Q:  How do you define the liberal progressives in Pakistan’s case and do you see them playing their due role in standing up to claim their space and make their voices heard?  


NFP: On social media, yes, otherwise I’m not that sure. But I must add that there have been few, such as Ammar Ali Jan, Taimur Rahman, Ammar Rashid, Arooj Aurangzeb, Jibran Nasir and some others who have refreshed and reconfigured the progressive narrative according to the current political, social and economic realities, and without falling victim to the reckless online woke-ism that has done more damage to various progressive causes than not. Those mentioned are also unafraid to take their activism out in the real world, on the streets, roads and campuses. And thank heavens this generation of progressives is not plagued by the meaningless leftist sectarianism as my generation was.


Q: Considering 63% of Pakistanis fall in the youth bracket, do you think today Pakistani youth has the same buoyancy typically associated with the youth segment of a country?  


Absolutely! This enthusiasm and buoyancy evaporated after the end of the Cold War in the 1990s. We saw the emergence of a largely apolitical generation. Politics, activism, idealism all became bad words. They were presented to that generation as demonised entities to be ignored and stay away from. But things began to change, especially during the 2007 Lawyers Movement against the Musharraf dictatorship. Now we have a highly politicised generation of young men and women, both on the left as well on the right. It’s a questioning generation, looking for answers. Mistakes are being made, but that’s all part of how generations evolve socially and politically.


The generation I belonged to in 1980s was also highly politicised. We were up against a vicious dictatorship. But we were operating in a different reality. I would say the reality this generation is operating i. is a lot more complex. What I would like to see, however, is more academic work produced by this generation on this reality. It can go a long way in helping young men and women ask sharper and more informed questions.


Q: On a lighter note, what from Pakistani music is at the top of your playlist these days?  


Oh, okay, pulling me back to my youthful days as a self-absorbed and know-it-all music critic. Fine. To me the three tracks would be Ajnabi by the Vital Signs, Ye Hai Meri Kahani by the Strings and Amrit by Meesha Shafi. There are so many more, but I’d say, at the moment, these are the top three.


I’m a huge Signs fan. The way Rohail and Junaid constructed songs ... there was such sonic depth to them. In fact, as a music critic in those days, I was actually present in the studios when some of these songs were being recorded. Strings were another great band. And very earthy too. Great human beings.

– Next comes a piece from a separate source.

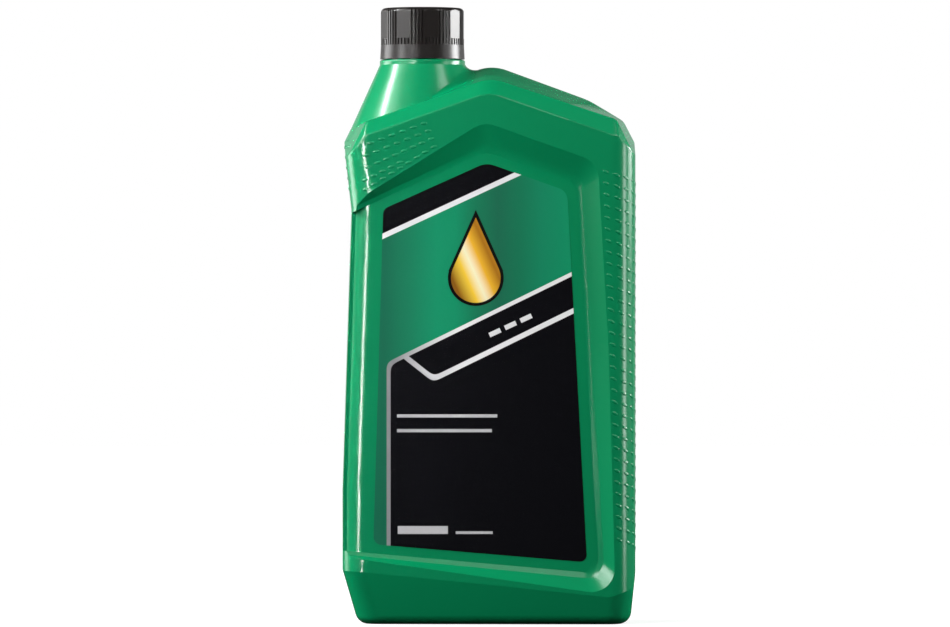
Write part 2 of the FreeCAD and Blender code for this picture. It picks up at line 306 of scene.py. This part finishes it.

Recently, I have been most impressed by Meesha. What a talent she is. What power her voice carries. In parting, I would like to add that one of the most intriguing acts to come out has been Mehdi Maloof. Totally, genuinely off-beat. I simply love his irreverent off-the-wall stuff. I would also like to mention Ali Aftab Saeed. Terrific, terrific voice and sense of melody. But, unfortunately, it is being entirely wasted. Maybe because of his politics? I don’t know. He should be singing on Coke Studio, Velo, and Pepsi Battle of the Bands. But I think his caustic nature and politics scares them.


Ali Sethi is another one I am a fan of. Spotify has opened a whole world of all these new Pakistani acts. Many are seriously good.